■ **REQUIRED TASK**: The required output consists solely of the lines from the one containing "mm, beam seat" down to the one containing "obj.matrix_parent_inverse = Matrix.Identity(4)", both included, each quoted exactly.

#### INFORMATION SHOWN ####

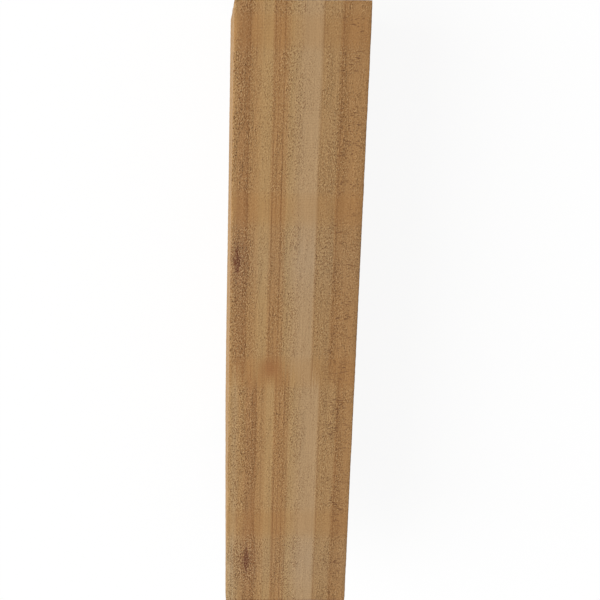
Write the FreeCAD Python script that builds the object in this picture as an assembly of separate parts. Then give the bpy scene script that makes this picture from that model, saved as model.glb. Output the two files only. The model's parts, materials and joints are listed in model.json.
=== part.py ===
"""Knee brace: one rough-sawn square timber, cut to stiffen the corner of a post and a beam.

Both ends are mitred, so that seen from the side the brace is a trapezoid. In use it leans
from the post up to the beam: the beam seat is level, the post seat is plumb, and the long
face looks down and out of the corner. Here the brace lies as it would on a level floor, on
its short face with the long face up.

Frame, in millimetres: X runs along the timber from the nose, at the beam, to the foot, at the
post. Y runs across it and Z is up. The origin is on the short face, midway between the nose
and the foot and at the middle of the width.
"""

import FreeCAD
import Part

import math
import os

INCH = 25.4

# Driving dimensions
timber_width = 6 * INCH  # across the brace, along Y
timber_depth = 6 * INCH  # from the short face to the long face, along Z
brace_rise = 28 * INCH  # plumb height in use, from the beam seat to the foot
brace_run = 20 * INCH  # level reach in use, from the post seat to the nose
arris_radius = 1.5  # the small round left along the sawn timber's four long edges

# Worked out from them
long_face_length = math.hypot(brace_rise, brace_run)
beam_cut_setback = timber_depth * brace_run / brace_rise  # how far the beam seat leans back in
post_cut_setback = timber_depth * brace_rise / brace_run  # how far the post seat leans back in
nose_x = -long_face_length / 2
foot_x = long_face_length / 2
overcut = 50.0  # how far the blank and the cutting tools run past the brace


def timber_section(x):
    """The timber's square section with its four small rounds, as a face square to X at x."""
    half = timber_width / 2
    r = arris_radius
    bulge = r * (1 - math.sqrt(0.5))  # from a corner's two flats to the middle of its round

    def at(y, z):
        return FreeCAD.Vector(x, y, z)

    flats = [
        (at(-half + r, 0), at(half - r, 0)),
        (at(half, r), at(half, timber_depth - r)),
        (at(half - r, timber_depth), at(-half + r, timber_depth)),
        (at(-half, timber_depth - r), at(-half, r)),
    ]
    round_middles = [
        at(half - bulge, bulge),
        at(half - bulge, timber_depth - bulge),
        at(-half + bulge, timber_depth - bulge),
        at(-half + bulge, bulge),
    ]
    edges = []
    for i, (start, end) in enumerate(flats):
        next_start = flats[(i + 1) % len(flats)][0]
        edges.append(Part.LineSegment(start, end).toShape())
        edges.append(Part.Arc(end, round_middles[i], next_start).toShape())
    return Part.Face(Part.Wire(edges))


def sawn_blank():
    """The timber before its ends are cut, a little too long at both ends."""
    length = long_face_length + 2 * overcut
    return timber_section(nose_x - overcut).extrude(FreeCAD.Vector(length, 0, 0))


def end_waste(tip_x, setback, outward):
    """The wood sawn off beyond one end. The cut passes through the tip of the long face and
    leans back by setback at the short face. outward is -1 at the nose and 1 at the foot."""
    lean = setback / timber_depth
    top = timber_depth + overcut
    bottom = -overcut
    far_x = tip_x + outward * (2 * overcut + lean * overcut)

    def cut_x(z):
        return tip_x - outward * lean * (timber_depth - z)

    corners = [(cut_x(bottom), bottom), (cut_x(top), top), (far_x, top), (far_x, bottom)]
    side_y = timber_width / 2 + overcut
    outline = Part.makePolygon([FreeCAD.Vector(x, -side_y, z) for x, z in corners + corners[:1]])
    return Part.Face(outline).extrude(FreeCAD.Vector(0, 2 * side_y, 0))


def knee_brace():
    """The finished brace: the blank with its beam seat and its post seat cut."""
    blank = sawn_blank()
    beam_cut = end_waste(nose_x, beam_cut_setback, -1)
    post_cut = end_waste(foot_x, post_cut_setback, 1)
    return blank.cut(beam_cut).cut(post_cut).Solids[0]


os.makedirs("parts", exist_ok=True)
brace = knee_brace()
brace.exportStep("parts/knee_brace.step")

print(f"long face {long_face_length:.1f} mm, beam seat {math.hypot(timber_depth, beam_cut_setback):.1f} mm")
print(f"post seat {math.hypot(timber_depth, post_cut_setback):.1f} mm, volume {brace.Volume / 1e6:.2f} litres")
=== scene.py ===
import json
import math
from types import SimpleNamespace

import bmesh
import bpy
from mathutils import Matrix, Vector, noise


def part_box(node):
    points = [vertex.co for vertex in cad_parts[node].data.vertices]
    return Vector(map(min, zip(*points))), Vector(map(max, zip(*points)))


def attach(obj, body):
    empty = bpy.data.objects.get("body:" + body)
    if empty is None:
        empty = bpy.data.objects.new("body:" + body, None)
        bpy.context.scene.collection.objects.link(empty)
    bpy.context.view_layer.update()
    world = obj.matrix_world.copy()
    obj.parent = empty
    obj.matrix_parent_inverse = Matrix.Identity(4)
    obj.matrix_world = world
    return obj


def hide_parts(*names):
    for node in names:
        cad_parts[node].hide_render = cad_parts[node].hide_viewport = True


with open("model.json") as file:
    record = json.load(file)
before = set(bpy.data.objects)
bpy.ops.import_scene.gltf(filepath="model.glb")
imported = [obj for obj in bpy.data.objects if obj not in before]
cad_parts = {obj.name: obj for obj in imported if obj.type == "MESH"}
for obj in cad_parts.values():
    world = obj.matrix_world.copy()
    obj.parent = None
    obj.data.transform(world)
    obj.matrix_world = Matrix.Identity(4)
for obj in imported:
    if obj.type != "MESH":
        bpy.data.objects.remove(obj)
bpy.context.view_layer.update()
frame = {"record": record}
mounts = {mount["name"]: mount for mount in frame["record"]["mounts"]}

timber = {
    "node": "knee_brace",
    "body": "root",
    "slot": "sawn_cedar",
    "edgeRows": (0.0006, 0.0015),  # rows of faces close to every arris, in metres from it
    "rowsAlong": 316,
    "rowsAcross": 65,
    "rowsDeep": 60,
    "arrisRound": 0.0030,  # reach of the blend over an arris, a quarter of it is lost at the corner
    "arrisWear": 0.45,  # how much that reach varies along the arris
}

# heights in metres of what the saw and the growth rings left on the sawn faces
sawn = {
    "sway": 0.00035,
    "ridges": 0.00016,
    "fineRidges": 0.00010,
    "chatter": 0.00013,
    "chatterOnLong": 0.00007,
    "chatterEvery": 0.0105,
    "chatterLean": 0.07,
    "endRings": 0.00008,
}

# noises drawn out along the grain: metres along it, metres across it, and a seed
sawnStreaks = {
    "sway": (0.22, 0.07, 3),
    "ridges": (0.16, 0.0042, 11),
    "fineRidges": (0.07, 0.0023, 17),
    "chatterPhase": (0.06, 0.2, 29),
    "chatterShow": (0.09, 0.05, 37),
}

# where the tree's heart lay, in millimetres, seen along the timber
heart = {
    "fromLeft": 120,  # out beyond the left side face
    "height": 60,  # above the short face
    "wander": 34,  # how far the rings stray below the long face
    "ringWidth": 3.8,
    "fineRingWidth": 1.35,
}

# small knots: distance from the nose along the long face and from its left arris, in millimetres
knots = [
    {"along": 348, "across": 7.8, "core": 2.9},
    {"along": 806, "across": 25.5, "core": 2.5},
]
knotHeight = {"proud": 0.00035, "proudReach": (15, 4), "dish": 0.0002, "dishReach": (34, 11)}

low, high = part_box(timber["node"])
noseX, footX = low.x, high.x
leftY, rightY = low.y, high.y
floorZ, longZ = low.z, high.z
timberDepth = 1000 * (longZ - floorZ)  # in millimetres


def plane(mountName):
    mount = mounts[mountName]
    return Vector(mount["pos_m"]), Vector(mount["axis"])


def seatX(mountName, z):
    # where a seat crosses height z
    place, axis = plane(mountName)
    return place.x - axis.z * (z - place.z) / axis.x


beamPlane = plane("beam_seat")
postPlane = plane("post_seat")
timberPlanes = {
    "long": (Vector((0, 0, longZ)), Vector((0, 0, 1))),
    "short": (Vector((0, 0, floorZ)), Vector((0, 0, -1))),
    "left": (Vector((0, leftY, 0)), Vector((0, -1, 0))),
    "right": (Vector((0, rightY, 0)), Vector((0, 1, 0))),
    "beam": beamPlane,
    "post": postPlane,
}


def inside(point, faceName):
    # how deep a point lies below one of the six sawn faces
    place, axis = timberPlanes[faceName]
    return (place - point).dot(axis)


def sawnBlock():
    block = bmesh.new()
    bmesh.ops.create_cube(block, size=1)
    for corner in block.verts:
        z = longZ if corner.co.z > 0 else floorZ
        seat = "post_seat" if corner.co.x > 0 else "beam_seat"
        corner.co = (seatX(seat, z), rightY if corner.co.y > 0 else leftY, z)
    for place, axis in timberPlanes.values():
        for depth in timber["edgeRows"]:
            everything = block.verts[:] + block.edges[:] + block.faces[:]
            bmesh.ops.bisect_plane(block, geom=everything, plane_co=place - axis * depth, plane_no=axis)
    return block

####

■ **SOLUTION TO THIS PROBLEM**:
print(f"long face {long_face_length:.1f} mm, beam seat {math.hypot(timber_depth, beam_cut_setback):.1f} mm")
print(f"post seat {math.hypot(timber_depth, post_cut_setback):.1f} mm, volume {brace.Volume / 1e6:.2f} litres")
=== scene.py ===
import json
import math
from types import SimpleNamespace

import bmesh
import bpy
from mathutils import Matrix, Vector, noise


def part_box(node):
    points = [vertex.co for vertex in cad_parts[node].data.vertices]
    return Vector(map(min, zip(*points))), Vector(map(max, zip(*points)))


def attach(obj, body):
    empty = bpy.data.objects.get("body:" + body)
    if empty is None:
        empty = bpy.data.objects.new("body:" + body, None)
        bpy.context.scene.collection.objects.link(empty)
    bpy.context.view_layer.update()
    world = obj.matrix_world.copy()
    obj.parent = empty
    obj.matrix_parent_inverse = Matrix.Identity(4)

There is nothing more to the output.